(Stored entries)
## BEGIN

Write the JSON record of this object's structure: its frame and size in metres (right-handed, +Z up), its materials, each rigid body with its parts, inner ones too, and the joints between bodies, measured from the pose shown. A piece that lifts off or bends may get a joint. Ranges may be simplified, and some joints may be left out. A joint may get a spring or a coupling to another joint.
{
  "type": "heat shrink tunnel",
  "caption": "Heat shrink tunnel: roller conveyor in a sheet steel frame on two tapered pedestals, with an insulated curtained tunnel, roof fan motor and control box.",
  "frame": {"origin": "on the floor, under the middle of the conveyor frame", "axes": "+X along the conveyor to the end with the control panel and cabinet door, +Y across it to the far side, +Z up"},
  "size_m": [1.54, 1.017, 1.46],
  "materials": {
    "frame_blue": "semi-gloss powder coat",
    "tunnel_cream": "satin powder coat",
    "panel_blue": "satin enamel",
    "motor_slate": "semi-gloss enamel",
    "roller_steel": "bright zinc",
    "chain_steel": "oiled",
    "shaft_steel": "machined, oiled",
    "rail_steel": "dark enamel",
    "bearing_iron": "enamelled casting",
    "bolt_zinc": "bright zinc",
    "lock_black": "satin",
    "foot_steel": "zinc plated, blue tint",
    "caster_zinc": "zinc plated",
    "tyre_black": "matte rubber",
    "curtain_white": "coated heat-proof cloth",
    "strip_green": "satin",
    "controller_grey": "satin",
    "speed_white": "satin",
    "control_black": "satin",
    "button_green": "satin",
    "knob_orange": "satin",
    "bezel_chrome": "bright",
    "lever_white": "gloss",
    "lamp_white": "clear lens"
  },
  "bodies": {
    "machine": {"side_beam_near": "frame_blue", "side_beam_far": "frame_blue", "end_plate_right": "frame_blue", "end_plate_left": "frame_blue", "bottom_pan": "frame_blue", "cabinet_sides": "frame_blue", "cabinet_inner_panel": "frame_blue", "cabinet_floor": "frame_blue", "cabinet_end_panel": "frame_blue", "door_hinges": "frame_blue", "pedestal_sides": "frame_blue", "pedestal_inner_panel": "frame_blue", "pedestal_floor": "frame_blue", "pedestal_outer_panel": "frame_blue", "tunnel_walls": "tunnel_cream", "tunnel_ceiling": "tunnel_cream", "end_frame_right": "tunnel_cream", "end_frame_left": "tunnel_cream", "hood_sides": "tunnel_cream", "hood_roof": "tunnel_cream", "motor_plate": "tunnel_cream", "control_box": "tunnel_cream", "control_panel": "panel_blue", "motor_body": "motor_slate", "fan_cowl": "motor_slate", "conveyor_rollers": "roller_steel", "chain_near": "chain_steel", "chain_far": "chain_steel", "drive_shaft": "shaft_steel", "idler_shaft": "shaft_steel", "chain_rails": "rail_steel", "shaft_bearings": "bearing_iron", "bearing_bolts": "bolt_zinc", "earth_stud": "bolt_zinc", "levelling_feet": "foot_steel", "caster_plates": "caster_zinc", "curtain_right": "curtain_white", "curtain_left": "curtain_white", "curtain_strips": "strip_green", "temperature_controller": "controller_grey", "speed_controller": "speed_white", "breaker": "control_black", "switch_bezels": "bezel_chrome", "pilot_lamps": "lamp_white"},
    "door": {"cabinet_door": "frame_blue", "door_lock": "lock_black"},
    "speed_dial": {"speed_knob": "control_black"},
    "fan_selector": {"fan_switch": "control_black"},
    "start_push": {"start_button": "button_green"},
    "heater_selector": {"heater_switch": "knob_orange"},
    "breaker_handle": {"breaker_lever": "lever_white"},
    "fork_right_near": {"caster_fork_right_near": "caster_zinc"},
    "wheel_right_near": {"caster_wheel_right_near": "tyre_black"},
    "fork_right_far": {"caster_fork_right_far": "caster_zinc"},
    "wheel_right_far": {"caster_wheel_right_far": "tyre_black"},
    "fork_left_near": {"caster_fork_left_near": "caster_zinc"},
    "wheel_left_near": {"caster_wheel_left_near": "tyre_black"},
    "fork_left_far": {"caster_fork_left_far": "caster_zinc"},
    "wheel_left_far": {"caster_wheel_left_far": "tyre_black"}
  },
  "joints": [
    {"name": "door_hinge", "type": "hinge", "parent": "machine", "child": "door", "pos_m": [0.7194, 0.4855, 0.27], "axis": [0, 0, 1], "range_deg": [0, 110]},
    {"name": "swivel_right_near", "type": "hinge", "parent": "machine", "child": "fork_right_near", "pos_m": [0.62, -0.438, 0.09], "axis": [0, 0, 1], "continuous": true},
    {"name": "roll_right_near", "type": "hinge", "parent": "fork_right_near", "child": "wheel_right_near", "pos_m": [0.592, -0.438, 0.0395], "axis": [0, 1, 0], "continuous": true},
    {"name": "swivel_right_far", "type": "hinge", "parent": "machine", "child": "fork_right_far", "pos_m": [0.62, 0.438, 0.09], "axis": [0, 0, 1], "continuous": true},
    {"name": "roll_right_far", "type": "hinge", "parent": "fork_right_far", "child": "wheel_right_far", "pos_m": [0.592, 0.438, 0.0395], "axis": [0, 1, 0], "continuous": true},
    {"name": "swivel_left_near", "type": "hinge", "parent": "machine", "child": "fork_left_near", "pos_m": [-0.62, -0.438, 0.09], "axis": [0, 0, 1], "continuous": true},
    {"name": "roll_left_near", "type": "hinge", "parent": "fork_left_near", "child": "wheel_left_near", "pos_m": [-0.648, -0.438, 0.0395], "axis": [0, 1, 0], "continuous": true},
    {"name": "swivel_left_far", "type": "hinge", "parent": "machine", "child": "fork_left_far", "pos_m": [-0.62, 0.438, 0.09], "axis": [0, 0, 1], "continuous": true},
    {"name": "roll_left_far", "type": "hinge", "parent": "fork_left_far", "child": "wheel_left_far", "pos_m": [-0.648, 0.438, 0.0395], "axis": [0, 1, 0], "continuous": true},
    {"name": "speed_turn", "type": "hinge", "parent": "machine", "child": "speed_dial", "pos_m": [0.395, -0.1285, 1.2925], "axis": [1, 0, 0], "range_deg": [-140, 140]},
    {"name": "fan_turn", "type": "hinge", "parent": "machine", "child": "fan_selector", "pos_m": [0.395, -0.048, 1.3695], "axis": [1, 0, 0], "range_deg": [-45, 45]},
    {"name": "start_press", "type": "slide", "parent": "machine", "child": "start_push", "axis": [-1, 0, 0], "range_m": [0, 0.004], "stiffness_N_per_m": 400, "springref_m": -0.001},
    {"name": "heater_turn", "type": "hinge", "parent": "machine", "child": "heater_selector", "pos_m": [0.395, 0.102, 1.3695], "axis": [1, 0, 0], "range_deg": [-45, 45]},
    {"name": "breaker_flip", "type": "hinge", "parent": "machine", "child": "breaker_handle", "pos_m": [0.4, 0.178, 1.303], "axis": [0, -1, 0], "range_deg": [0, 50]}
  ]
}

## END
## BEGIN

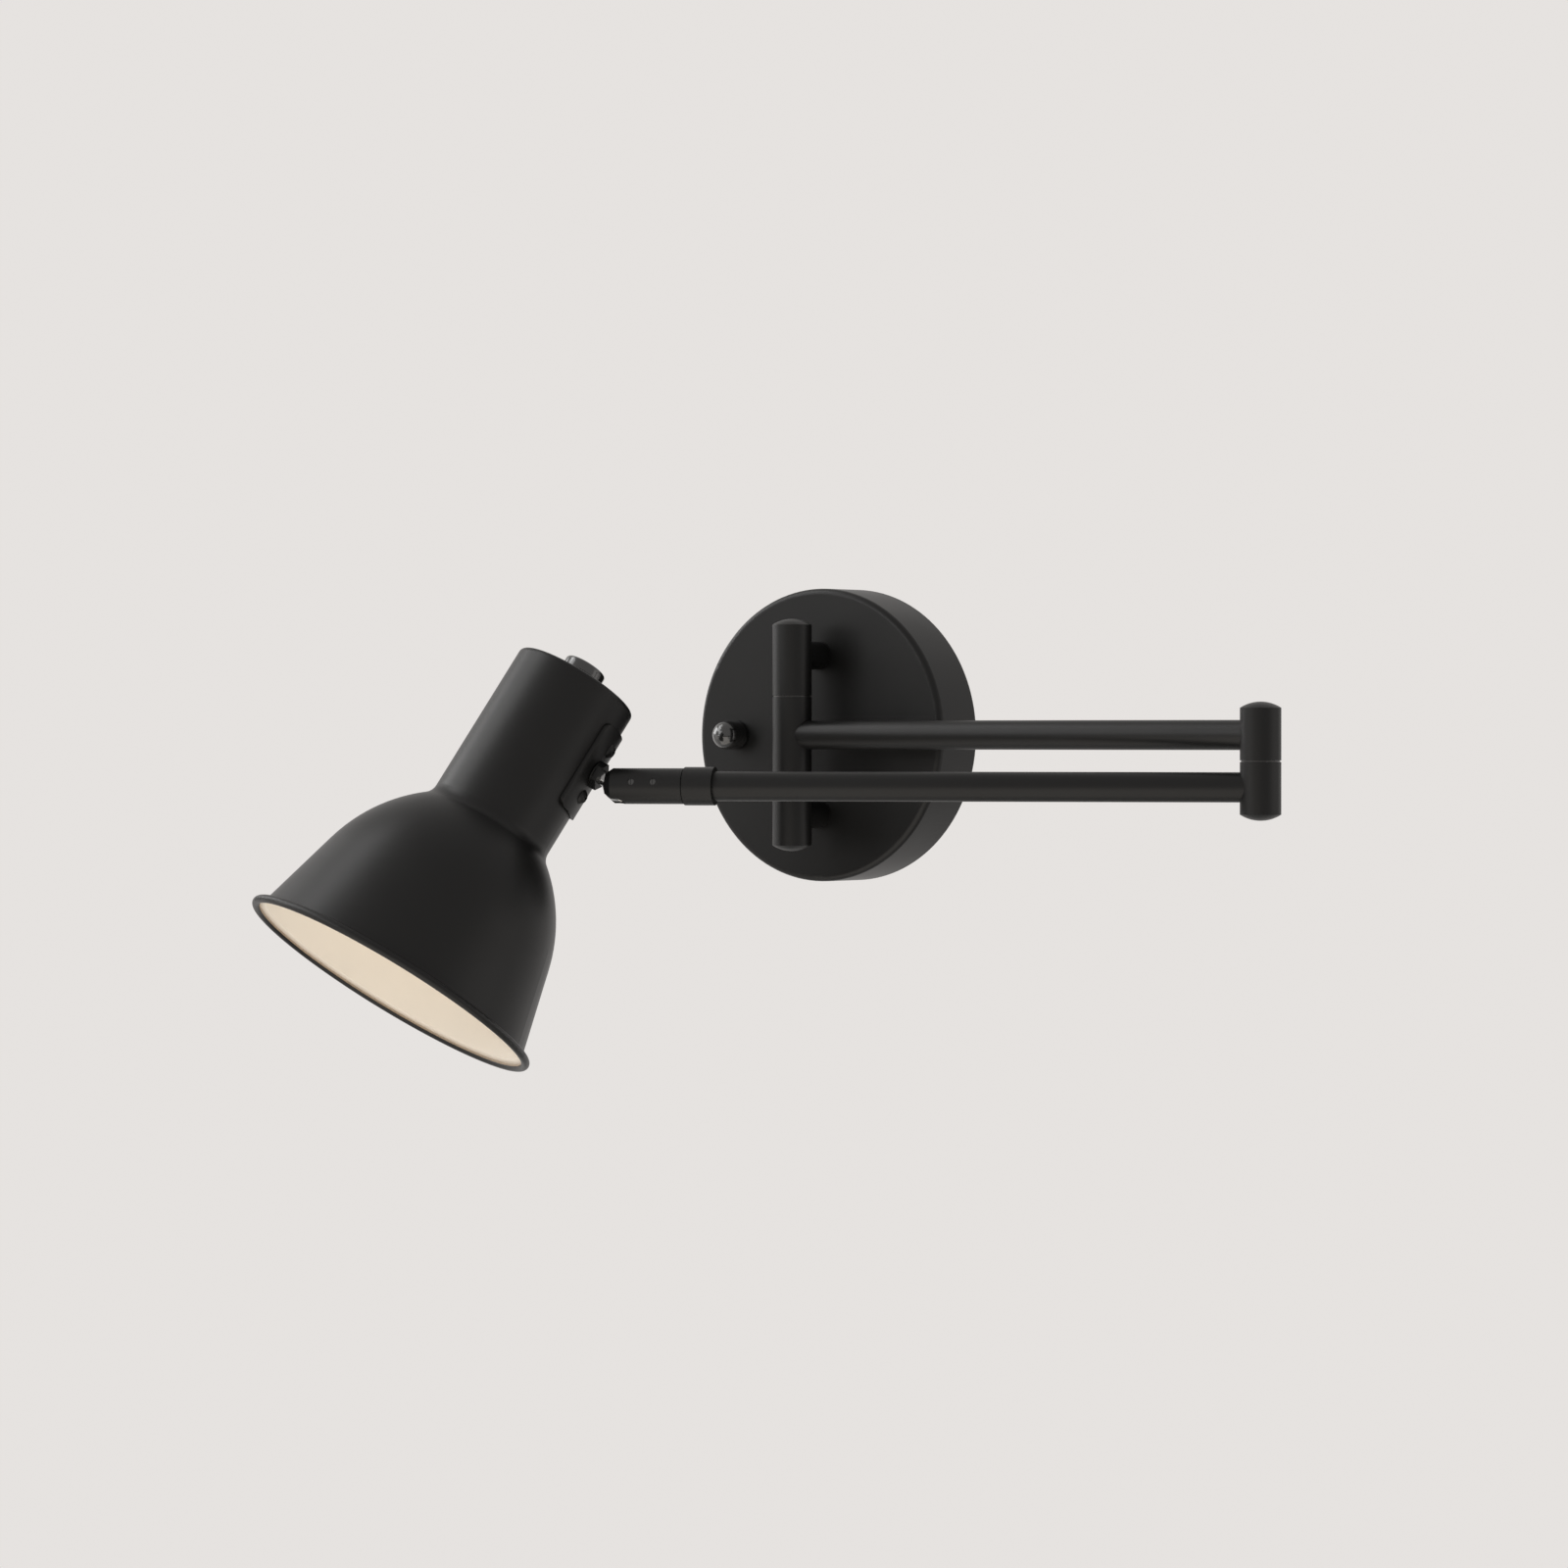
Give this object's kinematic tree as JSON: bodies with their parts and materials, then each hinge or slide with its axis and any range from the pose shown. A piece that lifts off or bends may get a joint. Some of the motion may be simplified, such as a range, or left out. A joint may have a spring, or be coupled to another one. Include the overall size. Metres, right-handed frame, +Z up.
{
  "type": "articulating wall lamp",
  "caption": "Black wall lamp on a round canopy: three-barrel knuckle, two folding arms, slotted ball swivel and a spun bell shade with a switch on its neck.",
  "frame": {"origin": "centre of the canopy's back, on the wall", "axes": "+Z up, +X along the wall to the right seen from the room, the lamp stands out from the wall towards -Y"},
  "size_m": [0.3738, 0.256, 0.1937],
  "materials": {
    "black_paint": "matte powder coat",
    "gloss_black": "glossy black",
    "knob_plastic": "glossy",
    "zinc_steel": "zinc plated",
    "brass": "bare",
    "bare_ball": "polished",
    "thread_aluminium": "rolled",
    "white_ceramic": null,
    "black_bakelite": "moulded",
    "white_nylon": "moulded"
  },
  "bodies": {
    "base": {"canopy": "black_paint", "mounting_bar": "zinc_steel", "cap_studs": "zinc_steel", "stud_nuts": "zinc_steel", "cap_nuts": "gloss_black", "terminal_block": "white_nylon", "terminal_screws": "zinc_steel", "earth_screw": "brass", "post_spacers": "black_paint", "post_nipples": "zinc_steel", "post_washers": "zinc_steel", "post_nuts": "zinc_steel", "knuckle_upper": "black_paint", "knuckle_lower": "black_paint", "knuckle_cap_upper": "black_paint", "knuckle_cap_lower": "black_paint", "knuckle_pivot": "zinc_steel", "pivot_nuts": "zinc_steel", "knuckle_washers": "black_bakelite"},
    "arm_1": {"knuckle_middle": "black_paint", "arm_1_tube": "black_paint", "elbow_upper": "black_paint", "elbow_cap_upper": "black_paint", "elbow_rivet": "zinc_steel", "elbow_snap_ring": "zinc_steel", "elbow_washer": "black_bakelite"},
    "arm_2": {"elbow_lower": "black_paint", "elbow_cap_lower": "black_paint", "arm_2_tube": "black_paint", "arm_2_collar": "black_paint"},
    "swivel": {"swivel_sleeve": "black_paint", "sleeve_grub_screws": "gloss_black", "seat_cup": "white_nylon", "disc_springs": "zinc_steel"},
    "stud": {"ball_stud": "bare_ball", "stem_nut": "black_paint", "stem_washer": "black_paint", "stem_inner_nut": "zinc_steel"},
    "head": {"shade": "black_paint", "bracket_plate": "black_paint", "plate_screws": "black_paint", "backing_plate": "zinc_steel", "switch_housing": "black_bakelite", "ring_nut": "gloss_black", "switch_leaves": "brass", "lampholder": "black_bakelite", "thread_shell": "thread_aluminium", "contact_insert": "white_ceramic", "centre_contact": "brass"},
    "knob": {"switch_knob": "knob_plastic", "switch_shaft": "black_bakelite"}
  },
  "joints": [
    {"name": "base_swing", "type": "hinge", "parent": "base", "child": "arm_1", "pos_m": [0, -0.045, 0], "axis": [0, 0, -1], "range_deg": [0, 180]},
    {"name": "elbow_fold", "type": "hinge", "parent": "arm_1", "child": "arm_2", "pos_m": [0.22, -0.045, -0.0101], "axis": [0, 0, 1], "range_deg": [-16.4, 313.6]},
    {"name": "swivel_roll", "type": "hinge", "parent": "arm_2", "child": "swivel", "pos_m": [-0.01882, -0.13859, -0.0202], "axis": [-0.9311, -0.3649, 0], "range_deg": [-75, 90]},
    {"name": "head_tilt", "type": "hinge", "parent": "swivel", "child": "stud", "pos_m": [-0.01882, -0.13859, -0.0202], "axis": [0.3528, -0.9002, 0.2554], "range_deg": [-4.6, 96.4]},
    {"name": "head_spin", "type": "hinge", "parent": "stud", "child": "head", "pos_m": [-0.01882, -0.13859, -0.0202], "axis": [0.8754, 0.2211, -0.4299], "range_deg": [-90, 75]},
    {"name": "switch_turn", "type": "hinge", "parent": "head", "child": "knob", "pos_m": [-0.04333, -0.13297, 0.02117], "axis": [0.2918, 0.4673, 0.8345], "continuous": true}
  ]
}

## END

Exercise details >> Search the data above for lines holding "with" and copy each of them.

Answer below >>
Write the JSON record of this object's structure: its frame and size in metres (right-handed, +Z up), its materials, each rigid body with its parts, inner ones too, and the joints between bodies, measured from the pose shown. A piece that lifts off or bends may get a joint. Ranges may be simplified, and some joints may be left out. A joint may get a spring or a coupling to another joint.
  "caption": "Heat shrink tunnel: roller conveyor in a sheet steel frame on two tapered pedestals, with an insulated curtained tunnel, roof fan motor and control box.",
  "frame": {"origin": "on the floor, under the middle of the conveyor frame", "axes": "+X along the conveyor to the end with the control panel and cabinet door, +Y across it to the far side, +Z up"},
Give this object's kinematic tree as JSON: bodies with their parts and materials, then each hinge or slide with its axis and any range from the pose shown. A piece that lifts off or bends may get a joint. Some of the motion may be simplified, such as a range, or left out. A joint may have a spring, or be coupled to another one. Include the overall size. Metres, right-handed frame, +Z up.
  "caption": "Black wall lamp on a round canopy: three-barrel knuckle, two folding arms, slotted ball swivel and a spun bell shade with a switch on its neck.",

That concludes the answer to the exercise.